Firstly, searching a list isn't fast, and removing elements from a list is even slower. However, Python provides a set type which is quite efficient at performing both of those operations (although it does chew up a bit more RAM than a simple list). Happily, it's easy to modify your code to use a set instead of a list.
Another optimization is that we don't have to check for prime factors all the way up to primes_below_number, which I've renamed to hi in the code below. It's sufficient to just go to the square root of hi, since if a number is composite it must have a factor less than or equal to its square root.
We don't need to keep a running total of the sum of the primes. It's better to do that at the end using Python's built-in sum() function, which operates at C speed, so it's much faster than doing the additions one by one at Python speed.
# number to find summation of all primes below number
hi = 2000000
# create a set excluding even numbers
numbers = set(xrange(3, hi + 1, 2))
for number in xrange(3, int(hi ** 0.5) + 1):
if number not in numbers:
#number must have been removed because it has a prime factor
continue
num = number
while num < hi:
num += number
if num in numbers:
# Remove multiples of prime found
numbers.remove(num)
print 2 + sum(numbers)
You should find that this code runs in a a few seconds; it takes around 5 seconds on my 2GHz single-core machine.
You'll notice that I've moved the comments so that they're above the line they're commenting on. That's the preferred style in Python since we prefer short lines, and also inline comments tend to make the code look cluttered.
There's another small optimization that can be made to the inner while loop, but I let you figure that out for yourself. :)
回答2:
First, removing numbers from the list will be very slow. Instead of this, make a list
primes = primes_below_number * True
primes[0] = False
primes[1] = False
Now in your loop, when you find a prime p, change primes[k*p] to False for all suitable k. (You wouldn't actually do multiply, you'd continually add p, of course.)
At the end,
primes = [n for n i range(primes_below_number) if primes[n]]
This should be a great deal faster.
Second, you can stop looking once your find a prime greater than the square root of primes_below_number, since a composite number must have a prime factor that doesn't exceed its square root.
回答3:
Try using numpy, should make it faster. Replace range by xrange, it may help you.
回答4:
Here's an optimization for your code:
import itertools
primes_below_number = 2000000
numbers = list(range(3, primes_below_number, 2))
pos = 0
while pos < len(numbers) - 1:
number = numbers[pos]
numbers = list(
itertools.chain(
itertools.islice(numbers, 0, pos + 1),
itertools.ifilter(
lambda n: n % number != 0,
itertools.islice(numbers, pos + 1, len(numbers))
)
)
)
pos += 1
sum_of_primes = sum(numbers) + 2
print sum_of_primes
The optimization here is because:
- Removed the sum to outside the loop.
- Instead of removing elements from a list we can just create another one, memory is not an issue here (I hope).

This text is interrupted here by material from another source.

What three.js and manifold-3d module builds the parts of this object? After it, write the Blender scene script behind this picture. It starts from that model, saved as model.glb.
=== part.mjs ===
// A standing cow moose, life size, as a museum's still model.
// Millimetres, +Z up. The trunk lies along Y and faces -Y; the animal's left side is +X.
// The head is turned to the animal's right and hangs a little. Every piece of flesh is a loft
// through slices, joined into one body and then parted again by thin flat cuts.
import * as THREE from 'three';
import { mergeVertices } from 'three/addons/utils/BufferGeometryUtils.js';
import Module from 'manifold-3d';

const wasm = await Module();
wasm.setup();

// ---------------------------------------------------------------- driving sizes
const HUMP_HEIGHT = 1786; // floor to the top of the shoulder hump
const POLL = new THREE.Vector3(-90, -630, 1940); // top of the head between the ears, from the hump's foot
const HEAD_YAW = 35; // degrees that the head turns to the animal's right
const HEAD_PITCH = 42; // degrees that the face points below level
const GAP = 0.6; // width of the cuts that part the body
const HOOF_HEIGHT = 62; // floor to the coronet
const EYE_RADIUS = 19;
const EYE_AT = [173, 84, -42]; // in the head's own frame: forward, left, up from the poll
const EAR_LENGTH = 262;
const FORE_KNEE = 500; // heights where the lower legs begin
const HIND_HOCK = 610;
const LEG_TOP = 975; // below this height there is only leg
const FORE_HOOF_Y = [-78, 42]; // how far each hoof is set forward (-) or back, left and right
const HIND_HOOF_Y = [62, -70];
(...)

- When creating the new list we create it by chaining two parts, the first part is everything before the current number (we already checked those), and the second part is everything after the current number but only if they are not divisible by the current number.
- Using
itertoolscan make things faster since we'd be using iterators instead of looping through the whole list more than once.
Another solution would be to not remove parts of the list but disable them like @saulspatz said.

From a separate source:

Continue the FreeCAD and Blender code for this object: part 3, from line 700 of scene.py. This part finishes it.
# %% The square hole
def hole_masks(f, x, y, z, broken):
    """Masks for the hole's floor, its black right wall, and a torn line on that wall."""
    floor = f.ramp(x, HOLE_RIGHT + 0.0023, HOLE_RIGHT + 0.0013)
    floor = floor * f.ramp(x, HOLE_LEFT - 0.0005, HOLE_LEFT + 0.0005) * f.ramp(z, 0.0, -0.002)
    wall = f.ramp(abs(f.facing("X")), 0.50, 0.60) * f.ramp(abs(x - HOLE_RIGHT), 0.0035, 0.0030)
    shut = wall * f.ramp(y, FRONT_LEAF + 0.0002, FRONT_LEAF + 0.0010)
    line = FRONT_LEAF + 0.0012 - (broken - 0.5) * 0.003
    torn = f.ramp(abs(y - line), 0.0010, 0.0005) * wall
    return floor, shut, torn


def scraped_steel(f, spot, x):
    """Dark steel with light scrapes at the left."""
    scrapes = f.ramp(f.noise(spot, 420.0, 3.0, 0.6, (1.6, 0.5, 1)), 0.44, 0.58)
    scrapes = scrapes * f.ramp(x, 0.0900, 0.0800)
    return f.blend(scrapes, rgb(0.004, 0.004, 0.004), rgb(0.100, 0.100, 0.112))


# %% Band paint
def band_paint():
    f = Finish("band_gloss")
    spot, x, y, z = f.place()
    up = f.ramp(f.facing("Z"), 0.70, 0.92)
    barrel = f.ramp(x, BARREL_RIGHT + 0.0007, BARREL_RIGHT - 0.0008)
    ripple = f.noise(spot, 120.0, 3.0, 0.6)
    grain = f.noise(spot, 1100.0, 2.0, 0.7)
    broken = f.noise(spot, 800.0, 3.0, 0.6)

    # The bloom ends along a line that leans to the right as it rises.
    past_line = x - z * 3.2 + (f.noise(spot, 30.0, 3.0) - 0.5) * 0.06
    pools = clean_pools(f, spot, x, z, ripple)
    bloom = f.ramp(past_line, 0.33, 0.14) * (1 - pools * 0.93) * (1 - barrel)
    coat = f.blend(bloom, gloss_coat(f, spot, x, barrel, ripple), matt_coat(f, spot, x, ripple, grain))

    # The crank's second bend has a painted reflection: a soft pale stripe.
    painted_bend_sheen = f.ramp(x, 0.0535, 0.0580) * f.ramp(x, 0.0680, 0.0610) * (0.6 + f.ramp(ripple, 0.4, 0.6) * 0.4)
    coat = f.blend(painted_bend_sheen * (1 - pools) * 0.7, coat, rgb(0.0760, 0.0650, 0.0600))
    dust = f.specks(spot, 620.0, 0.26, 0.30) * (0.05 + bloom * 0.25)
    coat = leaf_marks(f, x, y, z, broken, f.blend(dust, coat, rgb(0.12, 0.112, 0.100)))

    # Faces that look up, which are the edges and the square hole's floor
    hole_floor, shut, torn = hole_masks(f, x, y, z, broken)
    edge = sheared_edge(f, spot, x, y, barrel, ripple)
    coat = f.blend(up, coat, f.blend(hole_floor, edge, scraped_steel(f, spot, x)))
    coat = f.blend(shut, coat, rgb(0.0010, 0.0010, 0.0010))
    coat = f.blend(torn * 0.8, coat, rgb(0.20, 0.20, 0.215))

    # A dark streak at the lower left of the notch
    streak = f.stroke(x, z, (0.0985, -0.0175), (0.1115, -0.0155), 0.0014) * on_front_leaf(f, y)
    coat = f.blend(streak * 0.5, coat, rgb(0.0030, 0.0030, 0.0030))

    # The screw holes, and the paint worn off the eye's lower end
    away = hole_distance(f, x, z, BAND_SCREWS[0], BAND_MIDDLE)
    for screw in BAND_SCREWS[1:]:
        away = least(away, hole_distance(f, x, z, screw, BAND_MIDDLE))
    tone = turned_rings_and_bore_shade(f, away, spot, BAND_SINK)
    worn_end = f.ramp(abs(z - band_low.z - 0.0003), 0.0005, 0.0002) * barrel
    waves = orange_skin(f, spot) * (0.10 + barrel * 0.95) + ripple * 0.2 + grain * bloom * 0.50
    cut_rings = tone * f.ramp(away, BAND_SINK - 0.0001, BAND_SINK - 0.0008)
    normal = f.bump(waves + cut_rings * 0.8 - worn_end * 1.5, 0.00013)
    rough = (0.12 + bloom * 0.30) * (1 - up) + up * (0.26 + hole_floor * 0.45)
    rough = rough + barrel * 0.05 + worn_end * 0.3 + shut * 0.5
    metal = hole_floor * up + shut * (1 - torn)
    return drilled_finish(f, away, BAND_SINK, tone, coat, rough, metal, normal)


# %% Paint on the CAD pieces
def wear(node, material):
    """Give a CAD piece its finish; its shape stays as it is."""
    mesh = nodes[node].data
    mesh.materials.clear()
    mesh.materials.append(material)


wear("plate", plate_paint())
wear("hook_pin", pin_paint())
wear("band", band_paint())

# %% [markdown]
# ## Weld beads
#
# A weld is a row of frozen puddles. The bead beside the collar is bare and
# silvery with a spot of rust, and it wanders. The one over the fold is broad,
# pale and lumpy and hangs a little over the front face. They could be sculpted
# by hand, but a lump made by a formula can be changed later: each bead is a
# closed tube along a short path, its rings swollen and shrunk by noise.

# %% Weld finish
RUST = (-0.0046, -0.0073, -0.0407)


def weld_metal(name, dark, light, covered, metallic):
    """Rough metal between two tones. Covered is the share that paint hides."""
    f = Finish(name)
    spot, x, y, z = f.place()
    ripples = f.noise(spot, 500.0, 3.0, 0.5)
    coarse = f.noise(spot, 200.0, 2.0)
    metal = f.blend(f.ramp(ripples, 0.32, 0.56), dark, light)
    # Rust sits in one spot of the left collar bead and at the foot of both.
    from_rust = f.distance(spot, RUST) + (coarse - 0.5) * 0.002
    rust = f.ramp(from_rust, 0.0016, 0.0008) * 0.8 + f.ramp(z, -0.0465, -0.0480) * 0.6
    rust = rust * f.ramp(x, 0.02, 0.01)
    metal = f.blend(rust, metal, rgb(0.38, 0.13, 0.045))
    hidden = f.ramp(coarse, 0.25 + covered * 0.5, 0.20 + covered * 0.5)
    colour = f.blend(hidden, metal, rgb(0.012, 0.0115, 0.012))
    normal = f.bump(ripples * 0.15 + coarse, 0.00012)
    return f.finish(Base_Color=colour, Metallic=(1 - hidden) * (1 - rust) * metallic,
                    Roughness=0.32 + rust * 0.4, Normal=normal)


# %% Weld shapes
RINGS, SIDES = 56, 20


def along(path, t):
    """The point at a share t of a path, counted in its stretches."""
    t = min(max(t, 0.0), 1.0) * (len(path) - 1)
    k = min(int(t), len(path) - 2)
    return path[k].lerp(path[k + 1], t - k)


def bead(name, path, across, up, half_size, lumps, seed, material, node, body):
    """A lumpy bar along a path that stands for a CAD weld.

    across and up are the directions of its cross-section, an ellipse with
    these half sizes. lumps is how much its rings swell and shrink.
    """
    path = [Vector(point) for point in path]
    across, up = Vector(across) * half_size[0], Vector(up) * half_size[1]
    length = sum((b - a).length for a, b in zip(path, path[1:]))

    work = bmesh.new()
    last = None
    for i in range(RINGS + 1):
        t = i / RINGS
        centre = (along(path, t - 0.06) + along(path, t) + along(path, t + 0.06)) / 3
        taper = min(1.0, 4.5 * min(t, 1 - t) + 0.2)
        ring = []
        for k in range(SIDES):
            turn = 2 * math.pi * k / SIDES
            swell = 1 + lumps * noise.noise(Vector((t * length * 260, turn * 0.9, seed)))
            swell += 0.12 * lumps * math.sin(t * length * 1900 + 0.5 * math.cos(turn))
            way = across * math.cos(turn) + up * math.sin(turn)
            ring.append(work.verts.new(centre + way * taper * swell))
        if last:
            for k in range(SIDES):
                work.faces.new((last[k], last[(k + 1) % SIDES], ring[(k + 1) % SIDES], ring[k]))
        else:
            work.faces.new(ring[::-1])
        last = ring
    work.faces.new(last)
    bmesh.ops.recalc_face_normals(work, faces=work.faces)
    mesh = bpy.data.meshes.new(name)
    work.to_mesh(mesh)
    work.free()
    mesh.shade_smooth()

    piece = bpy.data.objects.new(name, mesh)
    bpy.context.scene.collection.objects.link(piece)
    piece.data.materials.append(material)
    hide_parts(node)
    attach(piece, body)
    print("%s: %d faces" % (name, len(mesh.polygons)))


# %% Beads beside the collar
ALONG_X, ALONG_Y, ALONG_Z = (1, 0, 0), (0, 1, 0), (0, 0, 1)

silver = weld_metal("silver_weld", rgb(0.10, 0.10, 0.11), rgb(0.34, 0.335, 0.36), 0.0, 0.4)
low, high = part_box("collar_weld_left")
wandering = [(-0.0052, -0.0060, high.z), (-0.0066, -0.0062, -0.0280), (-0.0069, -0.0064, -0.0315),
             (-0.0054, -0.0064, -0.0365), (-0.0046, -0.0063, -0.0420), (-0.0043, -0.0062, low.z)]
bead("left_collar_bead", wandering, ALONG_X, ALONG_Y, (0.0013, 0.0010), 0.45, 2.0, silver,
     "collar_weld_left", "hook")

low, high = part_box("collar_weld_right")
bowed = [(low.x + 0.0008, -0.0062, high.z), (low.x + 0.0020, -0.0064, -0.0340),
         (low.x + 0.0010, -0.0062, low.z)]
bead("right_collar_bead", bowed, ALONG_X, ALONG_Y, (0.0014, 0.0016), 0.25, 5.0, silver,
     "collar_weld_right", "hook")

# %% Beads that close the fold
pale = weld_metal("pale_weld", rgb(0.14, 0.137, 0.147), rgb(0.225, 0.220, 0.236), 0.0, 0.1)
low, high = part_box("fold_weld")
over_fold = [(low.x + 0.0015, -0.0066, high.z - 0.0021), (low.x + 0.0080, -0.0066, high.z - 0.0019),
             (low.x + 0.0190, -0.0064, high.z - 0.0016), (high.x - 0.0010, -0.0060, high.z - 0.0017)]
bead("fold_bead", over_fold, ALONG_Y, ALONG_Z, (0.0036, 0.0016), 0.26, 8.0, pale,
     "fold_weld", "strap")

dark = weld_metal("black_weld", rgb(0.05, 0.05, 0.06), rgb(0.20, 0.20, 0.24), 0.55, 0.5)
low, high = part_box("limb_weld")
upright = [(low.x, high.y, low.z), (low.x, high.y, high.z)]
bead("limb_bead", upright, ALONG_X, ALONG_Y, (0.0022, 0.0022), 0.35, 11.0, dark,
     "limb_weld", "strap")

And here's the fastest way I was able to find: http://www.wolframalpha.com/input/?i=sum+of+all+primes+below+2+million 😁
Update
Here is the boolean method:
import itertools
primes_below_number = 2000000
numbers = [v % 2 != 0 for v in xrange(primes_below_number)]
numbers[0] = False
numbers[1] = False
numbers[2] = True
number = 3
while number < primes_below_number:
n = number * 3 # We already excluded even numbers
while n < primes_below_number:
numbers[n] = False
n += number
number += 1
while number < primes_below_number and not numbers[number]:
number += 1
sum_of_numbers = sum(itertools.imap(lambda index_n: index_n[1] and index_n[0] or 0, enumerate(numbers)))
print(sum_of_numbers)
This executes in seconds (took 3 seconds on my 2.4GHz machine).
回答5:
Instead of storing a list of numbers, you can instead store an array of boolean values. This use of a bitmap can be thought of as a way to implement a set, which works well for dense sets (there aren't big gaps between the values of members).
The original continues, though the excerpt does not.